··· Data extract

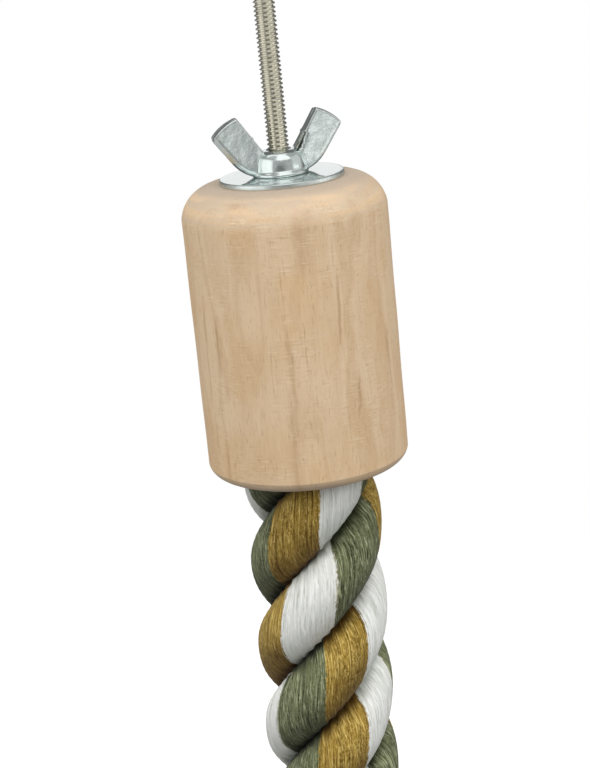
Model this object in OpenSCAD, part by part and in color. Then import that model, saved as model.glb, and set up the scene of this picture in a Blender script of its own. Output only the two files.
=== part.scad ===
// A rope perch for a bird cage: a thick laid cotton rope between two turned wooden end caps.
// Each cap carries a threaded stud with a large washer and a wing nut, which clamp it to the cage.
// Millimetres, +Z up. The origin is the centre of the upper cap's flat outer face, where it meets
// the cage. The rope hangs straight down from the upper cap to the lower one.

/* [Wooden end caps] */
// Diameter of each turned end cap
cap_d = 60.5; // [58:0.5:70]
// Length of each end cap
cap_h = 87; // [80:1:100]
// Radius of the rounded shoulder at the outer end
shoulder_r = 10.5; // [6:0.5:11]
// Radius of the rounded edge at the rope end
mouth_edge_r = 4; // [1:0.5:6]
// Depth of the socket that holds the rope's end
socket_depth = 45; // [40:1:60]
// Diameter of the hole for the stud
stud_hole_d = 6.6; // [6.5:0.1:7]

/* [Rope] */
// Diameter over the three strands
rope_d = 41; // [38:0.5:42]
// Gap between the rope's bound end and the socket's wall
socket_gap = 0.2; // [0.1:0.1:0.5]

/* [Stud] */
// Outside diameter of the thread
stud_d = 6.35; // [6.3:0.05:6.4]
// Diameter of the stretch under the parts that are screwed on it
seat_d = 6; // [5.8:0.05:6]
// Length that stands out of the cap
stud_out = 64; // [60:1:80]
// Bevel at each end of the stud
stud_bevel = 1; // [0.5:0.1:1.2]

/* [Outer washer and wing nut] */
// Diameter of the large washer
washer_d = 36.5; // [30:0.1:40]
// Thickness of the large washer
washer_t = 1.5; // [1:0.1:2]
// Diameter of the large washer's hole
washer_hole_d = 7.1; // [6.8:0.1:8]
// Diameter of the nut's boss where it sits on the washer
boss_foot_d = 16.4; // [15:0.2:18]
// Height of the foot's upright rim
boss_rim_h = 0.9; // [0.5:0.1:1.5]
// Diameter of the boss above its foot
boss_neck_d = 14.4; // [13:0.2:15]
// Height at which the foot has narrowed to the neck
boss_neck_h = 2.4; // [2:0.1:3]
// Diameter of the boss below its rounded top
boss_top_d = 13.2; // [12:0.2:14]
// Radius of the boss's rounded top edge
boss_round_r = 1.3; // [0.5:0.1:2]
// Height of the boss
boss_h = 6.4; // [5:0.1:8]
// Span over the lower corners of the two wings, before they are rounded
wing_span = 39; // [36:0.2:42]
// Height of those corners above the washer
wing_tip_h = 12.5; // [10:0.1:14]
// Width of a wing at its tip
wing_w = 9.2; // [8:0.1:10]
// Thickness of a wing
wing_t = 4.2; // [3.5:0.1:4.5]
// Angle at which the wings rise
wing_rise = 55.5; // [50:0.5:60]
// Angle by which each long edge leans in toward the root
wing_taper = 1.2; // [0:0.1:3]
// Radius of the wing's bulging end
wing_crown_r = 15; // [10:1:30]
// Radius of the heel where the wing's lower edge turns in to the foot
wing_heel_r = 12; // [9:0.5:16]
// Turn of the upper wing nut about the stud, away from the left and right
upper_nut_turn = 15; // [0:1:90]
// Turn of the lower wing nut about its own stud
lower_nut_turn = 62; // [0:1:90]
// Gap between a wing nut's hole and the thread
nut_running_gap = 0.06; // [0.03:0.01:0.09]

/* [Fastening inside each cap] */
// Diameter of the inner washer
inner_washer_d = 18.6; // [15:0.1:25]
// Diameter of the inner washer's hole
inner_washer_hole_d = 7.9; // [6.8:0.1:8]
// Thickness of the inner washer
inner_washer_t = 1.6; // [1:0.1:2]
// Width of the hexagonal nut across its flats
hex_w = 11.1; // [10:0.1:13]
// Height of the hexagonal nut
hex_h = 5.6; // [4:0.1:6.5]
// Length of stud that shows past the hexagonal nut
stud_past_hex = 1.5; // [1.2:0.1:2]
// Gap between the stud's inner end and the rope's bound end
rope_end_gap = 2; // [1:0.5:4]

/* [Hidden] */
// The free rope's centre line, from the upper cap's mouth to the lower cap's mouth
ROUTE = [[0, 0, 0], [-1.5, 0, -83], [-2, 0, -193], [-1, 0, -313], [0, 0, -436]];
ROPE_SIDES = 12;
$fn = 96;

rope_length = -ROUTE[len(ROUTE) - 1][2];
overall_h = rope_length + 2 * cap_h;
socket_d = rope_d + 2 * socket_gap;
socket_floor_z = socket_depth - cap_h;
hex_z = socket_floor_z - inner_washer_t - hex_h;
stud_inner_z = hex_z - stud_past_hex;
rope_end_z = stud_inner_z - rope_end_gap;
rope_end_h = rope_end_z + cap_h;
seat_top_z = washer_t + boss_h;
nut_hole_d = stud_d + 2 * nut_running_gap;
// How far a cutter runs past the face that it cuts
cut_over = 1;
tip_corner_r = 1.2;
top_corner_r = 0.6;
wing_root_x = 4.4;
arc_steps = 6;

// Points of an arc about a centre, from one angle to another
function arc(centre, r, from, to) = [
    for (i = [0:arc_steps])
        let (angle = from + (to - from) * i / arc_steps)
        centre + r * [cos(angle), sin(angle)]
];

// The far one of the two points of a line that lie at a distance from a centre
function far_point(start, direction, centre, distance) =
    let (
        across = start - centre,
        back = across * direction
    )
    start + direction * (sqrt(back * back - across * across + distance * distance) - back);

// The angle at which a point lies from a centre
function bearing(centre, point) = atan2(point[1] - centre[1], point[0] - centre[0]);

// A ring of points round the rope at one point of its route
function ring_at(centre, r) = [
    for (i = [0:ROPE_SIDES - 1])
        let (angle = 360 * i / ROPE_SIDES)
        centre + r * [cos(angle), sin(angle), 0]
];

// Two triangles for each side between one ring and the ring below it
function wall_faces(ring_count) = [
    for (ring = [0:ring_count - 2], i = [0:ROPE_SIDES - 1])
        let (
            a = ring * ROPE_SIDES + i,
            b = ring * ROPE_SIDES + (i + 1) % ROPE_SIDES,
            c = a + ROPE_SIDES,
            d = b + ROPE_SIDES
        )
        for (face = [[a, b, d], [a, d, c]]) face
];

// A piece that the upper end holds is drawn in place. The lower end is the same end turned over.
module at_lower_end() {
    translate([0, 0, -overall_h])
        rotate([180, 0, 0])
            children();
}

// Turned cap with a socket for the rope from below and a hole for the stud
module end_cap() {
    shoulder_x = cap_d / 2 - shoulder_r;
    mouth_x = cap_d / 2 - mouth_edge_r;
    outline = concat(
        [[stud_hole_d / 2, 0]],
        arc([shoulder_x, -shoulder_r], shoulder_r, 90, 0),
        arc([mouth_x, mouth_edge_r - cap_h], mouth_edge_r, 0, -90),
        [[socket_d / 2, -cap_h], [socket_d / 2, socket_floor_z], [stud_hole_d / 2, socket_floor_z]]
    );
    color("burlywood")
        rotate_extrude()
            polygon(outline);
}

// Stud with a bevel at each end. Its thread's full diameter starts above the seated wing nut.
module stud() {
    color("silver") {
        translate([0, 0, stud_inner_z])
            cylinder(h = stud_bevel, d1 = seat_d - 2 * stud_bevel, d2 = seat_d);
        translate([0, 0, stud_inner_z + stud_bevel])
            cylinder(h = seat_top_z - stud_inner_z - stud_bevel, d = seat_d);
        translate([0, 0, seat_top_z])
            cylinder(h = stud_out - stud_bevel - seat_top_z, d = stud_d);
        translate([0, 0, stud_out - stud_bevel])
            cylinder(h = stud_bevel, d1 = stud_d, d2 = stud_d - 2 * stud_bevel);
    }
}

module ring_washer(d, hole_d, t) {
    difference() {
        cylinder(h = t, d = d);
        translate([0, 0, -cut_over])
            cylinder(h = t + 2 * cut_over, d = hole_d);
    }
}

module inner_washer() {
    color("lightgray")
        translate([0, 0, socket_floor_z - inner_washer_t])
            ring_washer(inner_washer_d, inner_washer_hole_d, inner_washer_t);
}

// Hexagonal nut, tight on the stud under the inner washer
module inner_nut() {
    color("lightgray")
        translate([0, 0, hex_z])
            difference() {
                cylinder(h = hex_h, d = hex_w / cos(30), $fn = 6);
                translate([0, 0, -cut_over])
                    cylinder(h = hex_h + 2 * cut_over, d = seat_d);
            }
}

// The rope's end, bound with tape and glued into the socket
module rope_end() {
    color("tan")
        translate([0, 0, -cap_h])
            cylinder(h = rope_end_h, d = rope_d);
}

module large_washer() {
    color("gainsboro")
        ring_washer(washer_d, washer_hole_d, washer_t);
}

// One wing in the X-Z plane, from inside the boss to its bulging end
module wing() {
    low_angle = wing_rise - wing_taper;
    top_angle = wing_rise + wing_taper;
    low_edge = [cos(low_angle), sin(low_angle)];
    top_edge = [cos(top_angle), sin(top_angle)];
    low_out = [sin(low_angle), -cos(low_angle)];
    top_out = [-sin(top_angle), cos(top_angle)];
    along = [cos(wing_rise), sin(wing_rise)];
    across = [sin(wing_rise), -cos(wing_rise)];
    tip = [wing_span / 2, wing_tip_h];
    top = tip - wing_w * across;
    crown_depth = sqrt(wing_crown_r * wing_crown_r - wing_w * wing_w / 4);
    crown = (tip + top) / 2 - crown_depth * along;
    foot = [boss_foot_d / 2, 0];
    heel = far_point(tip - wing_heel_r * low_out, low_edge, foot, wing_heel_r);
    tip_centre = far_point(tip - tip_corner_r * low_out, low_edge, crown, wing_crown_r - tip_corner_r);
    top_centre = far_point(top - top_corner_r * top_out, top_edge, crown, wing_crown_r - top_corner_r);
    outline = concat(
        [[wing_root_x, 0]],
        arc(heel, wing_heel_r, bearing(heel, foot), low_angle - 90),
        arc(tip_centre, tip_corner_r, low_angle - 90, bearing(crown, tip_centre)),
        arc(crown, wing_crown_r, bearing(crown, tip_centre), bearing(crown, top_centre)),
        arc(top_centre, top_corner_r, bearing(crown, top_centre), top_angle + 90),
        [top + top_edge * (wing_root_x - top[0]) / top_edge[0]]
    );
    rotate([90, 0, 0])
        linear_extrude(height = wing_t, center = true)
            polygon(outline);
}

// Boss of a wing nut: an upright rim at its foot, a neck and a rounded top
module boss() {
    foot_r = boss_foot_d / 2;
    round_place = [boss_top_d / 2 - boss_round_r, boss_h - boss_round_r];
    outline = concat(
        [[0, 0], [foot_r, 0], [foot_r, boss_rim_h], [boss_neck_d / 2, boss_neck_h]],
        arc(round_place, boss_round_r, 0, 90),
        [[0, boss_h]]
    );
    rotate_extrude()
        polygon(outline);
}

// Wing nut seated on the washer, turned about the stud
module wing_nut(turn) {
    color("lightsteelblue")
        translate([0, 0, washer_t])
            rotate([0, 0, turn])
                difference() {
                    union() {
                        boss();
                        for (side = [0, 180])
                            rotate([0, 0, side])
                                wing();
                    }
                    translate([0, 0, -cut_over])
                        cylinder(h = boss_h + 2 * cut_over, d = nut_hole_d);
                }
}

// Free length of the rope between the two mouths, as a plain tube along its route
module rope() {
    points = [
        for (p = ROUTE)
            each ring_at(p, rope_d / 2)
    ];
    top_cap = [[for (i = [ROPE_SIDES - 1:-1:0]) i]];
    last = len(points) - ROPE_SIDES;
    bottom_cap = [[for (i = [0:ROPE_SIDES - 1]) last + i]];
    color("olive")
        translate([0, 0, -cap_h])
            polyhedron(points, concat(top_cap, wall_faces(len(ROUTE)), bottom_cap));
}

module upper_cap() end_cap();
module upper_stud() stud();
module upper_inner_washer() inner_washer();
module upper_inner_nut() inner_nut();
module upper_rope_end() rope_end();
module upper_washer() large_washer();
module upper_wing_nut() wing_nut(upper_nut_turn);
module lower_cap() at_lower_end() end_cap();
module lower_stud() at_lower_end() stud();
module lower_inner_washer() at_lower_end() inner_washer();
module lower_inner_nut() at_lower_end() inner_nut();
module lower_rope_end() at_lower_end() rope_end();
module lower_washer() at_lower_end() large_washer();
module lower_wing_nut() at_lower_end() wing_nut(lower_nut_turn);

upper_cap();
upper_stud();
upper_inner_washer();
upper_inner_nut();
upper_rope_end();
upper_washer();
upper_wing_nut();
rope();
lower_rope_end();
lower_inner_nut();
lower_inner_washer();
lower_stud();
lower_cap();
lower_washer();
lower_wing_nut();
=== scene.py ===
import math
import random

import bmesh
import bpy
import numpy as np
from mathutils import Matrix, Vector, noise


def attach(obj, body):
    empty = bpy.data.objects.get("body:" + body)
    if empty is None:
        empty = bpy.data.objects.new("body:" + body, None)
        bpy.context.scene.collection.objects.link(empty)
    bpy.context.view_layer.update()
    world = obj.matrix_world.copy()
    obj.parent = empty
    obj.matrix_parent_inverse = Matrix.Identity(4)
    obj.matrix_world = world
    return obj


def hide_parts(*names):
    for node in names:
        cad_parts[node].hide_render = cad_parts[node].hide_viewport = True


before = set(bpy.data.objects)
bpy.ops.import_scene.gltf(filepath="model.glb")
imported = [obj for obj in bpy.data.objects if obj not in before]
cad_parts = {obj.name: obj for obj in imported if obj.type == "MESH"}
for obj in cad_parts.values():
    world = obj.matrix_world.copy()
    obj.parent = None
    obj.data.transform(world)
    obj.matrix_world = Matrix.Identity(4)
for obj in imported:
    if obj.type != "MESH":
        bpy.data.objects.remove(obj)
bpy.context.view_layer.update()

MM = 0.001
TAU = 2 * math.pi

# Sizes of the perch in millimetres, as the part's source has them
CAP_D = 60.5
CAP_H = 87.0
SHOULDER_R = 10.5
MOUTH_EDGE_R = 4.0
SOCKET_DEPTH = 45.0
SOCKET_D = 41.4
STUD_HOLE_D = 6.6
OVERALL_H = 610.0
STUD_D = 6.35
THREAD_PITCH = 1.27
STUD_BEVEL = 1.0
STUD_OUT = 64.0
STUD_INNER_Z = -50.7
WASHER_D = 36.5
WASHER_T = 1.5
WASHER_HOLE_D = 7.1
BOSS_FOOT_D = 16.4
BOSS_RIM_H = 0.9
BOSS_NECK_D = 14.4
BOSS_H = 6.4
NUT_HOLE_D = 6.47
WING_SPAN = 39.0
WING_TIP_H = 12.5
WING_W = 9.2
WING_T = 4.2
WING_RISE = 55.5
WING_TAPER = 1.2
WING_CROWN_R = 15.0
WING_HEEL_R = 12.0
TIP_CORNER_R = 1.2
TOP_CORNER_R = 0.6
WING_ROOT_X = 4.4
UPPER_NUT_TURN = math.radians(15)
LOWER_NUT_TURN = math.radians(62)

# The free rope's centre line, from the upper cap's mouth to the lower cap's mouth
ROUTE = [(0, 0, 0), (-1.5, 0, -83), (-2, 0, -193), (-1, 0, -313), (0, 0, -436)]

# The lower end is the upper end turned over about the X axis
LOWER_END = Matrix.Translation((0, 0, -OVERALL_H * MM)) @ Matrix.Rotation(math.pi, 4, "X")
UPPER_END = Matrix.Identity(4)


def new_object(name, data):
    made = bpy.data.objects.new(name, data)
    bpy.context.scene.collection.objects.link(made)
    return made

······

**The request:** Working from the data above, extract solely the lines from the one containing "upper_cap();" through the one containing "obj.matrix_world = Matrix.Identity(4)", exactly as they appear, both included.

**Exercise solution:**
upper_cap();
upper_stud();
upper_inner_washer();
upper_inner_nut();
upper_rope_end();
upper_washer();
upper_wing_nut();
rope();
lower_rope_end();
lower_inner_nut();
lower_inner_washer();
lower_stud();
lower_cap();
lower_washer();
lower_wing_nut();
=== scene.py ===
import math
import random

import bmesh
import bpy
import numpy as np
from mathutils import Matrix, Vector, noise


def attach(obj, body):
    empty = bpy.data.objects.get("body:" + body)
    if empty is None:
        empty = bpy.data.objects.new("body:" + body, None)
        bpy.context.scene.collection.objects.link(empty)
    bpy.context.view_layer.update()
    world = obj.matrix_world.copy()
    obj.parent = empty
    obj.matrix_parent_inverse = Matrix.Identity(4)
    obj.matrix_world = world
    return obj


def hide_parts(*names):
    for node in names:
        cad_parts[node].hide_render = cad_parts[node].hide_viewport = True


before = set(bpy.data.objects)
bpy.ops.import_scene.gltf(filepath="model.glb")
imported = [obj for obj in bpy.data.objects if obj not in before]
cad_parts = {obj.name: obj for obj in imported if obj.type == "MESH"}
for obj in cad_parts.values():
    world = obj.matrix_world.copy()
    obj.parent = None
    obj.data.transform(world)
    obj.matrix_world = Matrix.Identity(4)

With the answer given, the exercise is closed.